Nadine Bellurot, la rapporteure LR de la mission, indique d’ailleurs avoir découvert « des milliers de dossiers qui n’ont pas été traités ». « Quelles solutions pourraient être mises en œuvre pour résorber ces stocks ? »

Le ministre a expliqué que l’augmentation des stocks était en partie due « à la multiplicité des contentieux notamment sur les violences conjugales ». Mais il souligne que la réduction des délais de traitement des affaires en cours « n’a rien à voir avec la réforme de la police nationale ». « Non, on n’utilisera pas des grands policiers de PJ qui font du grand banditisme pour faire des violences conjugales ».

« On va mettre trois ou quatre ans pour prendre tous les textes réglementaires »

Enfin, Gérald Darmanin a précisé le calendrier de la réforme, il recevra à partir de la semaine prochaine, l’intégralité des organisations syndicales de la police nationale.

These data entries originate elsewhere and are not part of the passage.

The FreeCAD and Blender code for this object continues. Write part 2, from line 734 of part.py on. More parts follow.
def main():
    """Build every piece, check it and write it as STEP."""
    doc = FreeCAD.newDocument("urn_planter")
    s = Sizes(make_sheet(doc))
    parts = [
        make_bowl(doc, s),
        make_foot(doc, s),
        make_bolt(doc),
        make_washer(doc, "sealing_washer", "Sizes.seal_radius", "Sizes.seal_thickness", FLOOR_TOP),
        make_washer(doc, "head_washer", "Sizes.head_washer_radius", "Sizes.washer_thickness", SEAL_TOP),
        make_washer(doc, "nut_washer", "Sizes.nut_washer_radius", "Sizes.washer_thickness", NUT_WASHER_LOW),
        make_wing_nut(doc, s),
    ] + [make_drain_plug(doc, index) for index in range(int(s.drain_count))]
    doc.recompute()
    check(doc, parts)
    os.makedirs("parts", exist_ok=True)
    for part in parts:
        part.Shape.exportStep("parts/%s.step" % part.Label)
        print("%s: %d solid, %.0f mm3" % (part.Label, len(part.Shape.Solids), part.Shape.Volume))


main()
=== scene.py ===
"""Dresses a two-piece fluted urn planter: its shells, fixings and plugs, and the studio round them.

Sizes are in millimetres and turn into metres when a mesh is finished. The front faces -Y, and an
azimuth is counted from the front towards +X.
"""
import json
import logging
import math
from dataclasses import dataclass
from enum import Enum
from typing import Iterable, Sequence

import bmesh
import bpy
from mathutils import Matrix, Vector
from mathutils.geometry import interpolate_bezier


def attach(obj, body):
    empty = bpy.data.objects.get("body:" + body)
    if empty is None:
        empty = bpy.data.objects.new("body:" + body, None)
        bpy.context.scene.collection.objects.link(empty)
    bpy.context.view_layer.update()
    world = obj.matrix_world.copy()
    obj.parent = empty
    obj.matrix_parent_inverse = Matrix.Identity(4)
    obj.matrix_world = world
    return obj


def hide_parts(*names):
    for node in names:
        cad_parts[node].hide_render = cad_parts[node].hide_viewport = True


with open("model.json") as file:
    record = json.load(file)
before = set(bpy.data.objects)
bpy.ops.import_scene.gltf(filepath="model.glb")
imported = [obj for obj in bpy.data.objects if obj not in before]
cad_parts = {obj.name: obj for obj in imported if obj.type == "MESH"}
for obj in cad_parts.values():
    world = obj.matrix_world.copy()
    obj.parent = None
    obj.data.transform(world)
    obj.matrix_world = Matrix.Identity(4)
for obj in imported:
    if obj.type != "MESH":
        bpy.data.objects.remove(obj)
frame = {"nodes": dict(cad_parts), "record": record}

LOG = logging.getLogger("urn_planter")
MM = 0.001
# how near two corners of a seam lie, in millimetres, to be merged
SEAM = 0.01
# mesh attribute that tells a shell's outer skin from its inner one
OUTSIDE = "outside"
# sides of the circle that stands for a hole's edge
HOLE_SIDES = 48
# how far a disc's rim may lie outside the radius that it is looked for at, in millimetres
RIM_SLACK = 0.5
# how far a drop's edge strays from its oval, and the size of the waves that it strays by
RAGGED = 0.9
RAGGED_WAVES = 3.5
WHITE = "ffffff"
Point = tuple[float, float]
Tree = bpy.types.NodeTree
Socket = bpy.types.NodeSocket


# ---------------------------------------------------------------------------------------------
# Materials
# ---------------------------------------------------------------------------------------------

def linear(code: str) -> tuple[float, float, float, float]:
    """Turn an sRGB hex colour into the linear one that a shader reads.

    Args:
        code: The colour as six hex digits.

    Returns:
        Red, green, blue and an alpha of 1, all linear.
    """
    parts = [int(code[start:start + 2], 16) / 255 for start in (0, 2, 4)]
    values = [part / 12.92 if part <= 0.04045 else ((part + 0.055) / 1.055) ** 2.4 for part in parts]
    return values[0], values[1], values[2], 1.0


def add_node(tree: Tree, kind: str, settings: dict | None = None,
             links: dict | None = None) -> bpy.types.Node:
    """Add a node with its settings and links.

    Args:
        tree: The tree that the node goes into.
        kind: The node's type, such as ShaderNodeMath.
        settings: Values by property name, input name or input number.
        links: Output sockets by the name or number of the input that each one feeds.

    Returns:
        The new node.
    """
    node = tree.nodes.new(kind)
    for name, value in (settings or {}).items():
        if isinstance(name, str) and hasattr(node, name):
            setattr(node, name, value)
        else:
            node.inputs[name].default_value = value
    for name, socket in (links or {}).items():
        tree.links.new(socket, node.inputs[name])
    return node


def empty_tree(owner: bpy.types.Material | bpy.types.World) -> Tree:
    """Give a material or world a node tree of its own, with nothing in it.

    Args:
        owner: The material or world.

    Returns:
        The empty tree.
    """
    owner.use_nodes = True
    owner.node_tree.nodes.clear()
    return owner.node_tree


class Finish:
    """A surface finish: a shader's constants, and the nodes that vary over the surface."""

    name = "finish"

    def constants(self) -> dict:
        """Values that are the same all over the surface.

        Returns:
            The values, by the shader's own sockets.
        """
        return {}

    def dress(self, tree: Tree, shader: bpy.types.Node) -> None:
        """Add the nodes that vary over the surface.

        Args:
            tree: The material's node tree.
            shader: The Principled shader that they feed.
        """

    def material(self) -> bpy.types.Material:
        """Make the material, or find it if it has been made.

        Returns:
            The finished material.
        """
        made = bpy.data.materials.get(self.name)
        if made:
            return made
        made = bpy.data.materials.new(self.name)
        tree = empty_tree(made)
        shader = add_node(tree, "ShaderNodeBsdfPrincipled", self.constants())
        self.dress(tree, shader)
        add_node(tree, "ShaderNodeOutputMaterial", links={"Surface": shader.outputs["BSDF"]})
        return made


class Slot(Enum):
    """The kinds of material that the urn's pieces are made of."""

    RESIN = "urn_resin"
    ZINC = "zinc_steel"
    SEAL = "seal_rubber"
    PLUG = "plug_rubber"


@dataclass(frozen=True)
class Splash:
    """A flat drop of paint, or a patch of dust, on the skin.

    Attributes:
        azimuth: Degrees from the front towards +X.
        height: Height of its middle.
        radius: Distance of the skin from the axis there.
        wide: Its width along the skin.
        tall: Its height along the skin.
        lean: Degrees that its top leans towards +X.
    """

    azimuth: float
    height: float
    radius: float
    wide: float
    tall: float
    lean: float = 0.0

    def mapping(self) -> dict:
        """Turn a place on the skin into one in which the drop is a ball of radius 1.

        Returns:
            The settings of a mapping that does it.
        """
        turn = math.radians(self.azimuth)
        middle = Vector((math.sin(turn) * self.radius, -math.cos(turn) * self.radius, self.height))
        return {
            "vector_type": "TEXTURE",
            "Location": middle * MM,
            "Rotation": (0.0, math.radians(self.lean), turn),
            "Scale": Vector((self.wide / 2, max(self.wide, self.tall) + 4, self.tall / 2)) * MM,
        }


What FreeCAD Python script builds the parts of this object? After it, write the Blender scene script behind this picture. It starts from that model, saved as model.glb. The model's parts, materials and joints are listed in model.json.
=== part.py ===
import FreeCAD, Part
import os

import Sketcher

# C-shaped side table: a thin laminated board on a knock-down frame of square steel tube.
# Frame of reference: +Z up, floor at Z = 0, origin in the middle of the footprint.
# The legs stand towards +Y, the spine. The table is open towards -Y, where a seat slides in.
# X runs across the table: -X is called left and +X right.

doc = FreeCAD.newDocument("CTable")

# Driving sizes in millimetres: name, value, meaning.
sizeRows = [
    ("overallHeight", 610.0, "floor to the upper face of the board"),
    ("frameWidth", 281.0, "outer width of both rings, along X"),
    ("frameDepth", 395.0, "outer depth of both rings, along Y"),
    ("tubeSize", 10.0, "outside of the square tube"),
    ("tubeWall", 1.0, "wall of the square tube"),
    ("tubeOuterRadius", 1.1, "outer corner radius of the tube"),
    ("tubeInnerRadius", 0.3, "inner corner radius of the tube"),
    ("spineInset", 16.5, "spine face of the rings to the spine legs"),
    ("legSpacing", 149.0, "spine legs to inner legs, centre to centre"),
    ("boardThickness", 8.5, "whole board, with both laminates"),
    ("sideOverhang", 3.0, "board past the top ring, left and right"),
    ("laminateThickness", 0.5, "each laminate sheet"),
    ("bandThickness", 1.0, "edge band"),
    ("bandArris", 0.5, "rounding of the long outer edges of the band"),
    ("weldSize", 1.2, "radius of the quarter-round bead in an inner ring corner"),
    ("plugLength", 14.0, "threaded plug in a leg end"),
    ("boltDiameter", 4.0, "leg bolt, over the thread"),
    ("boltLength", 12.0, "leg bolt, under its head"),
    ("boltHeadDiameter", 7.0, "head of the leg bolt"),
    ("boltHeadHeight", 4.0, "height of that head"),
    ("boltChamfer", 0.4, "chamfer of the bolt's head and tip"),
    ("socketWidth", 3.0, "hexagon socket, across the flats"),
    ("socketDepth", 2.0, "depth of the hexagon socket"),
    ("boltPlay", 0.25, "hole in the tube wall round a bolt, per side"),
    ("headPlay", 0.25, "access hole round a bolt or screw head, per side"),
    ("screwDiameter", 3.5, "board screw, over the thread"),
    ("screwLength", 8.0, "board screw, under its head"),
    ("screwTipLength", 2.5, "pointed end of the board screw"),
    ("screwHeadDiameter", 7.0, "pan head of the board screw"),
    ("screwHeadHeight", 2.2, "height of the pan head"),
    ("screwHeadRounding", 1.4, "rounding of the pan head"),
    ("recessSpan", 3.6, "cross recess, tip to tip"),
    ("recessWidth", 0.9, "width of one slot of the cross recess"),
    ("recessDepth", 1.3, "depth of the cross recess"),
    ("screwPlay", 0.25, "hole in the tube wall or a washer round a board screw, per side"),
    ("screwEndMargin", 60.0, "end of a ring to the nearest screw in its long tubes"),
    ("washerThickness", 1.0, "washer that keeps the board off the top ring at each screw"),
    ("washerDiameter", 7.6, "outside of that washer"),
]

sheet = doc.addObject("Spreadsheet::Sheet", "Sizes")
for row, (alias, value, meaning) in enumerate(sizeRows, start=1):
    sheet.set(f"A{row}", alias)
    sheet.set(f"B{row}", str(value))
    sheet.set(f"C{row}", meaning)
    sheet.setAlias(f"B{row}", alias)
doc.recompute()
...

Après avoir pris en compte, ces concertations et l’ensemble des rapports, les directeurs zonaux seront nommés en avril, puis les directeurs départementaux d’ici le mois d’octobre pour une application de la réforme à la fin 2023.

Un calendrier qui a interpellé les élus. « La formation de ces DDPN est très importante. D’un point de vue numérique, immobilier, c’est long aussi. Est-ce que ce calendrier vous paraît réellement réalisable. Est-ce que la généralisation de la réforme avant l’échéance des jeux olympiques est crédible ? », a interrogé Nadine Bellurot.

Le ministre est lui optimiste. « Je ne suis pas du tout inquiet sur le fait qu’on se donne toute une année pour faire la réforme de la police nationale. Nous serons prêts pour décembre 2023 sans aucun problème. Après, vous avez raison, on va mettre trois ou quatre ans pour prendre tous les textes réglementaires. Il y en a 176 et ce ne sera pas fait pour les JO. Mais ce n’est pas le problème. Le problème c’est qu’on ait une police organisée pour décembre 2023 et je n’ai pas d’inquiétude particulière sur son organisation et sur sa formation », a-t-il déclaré.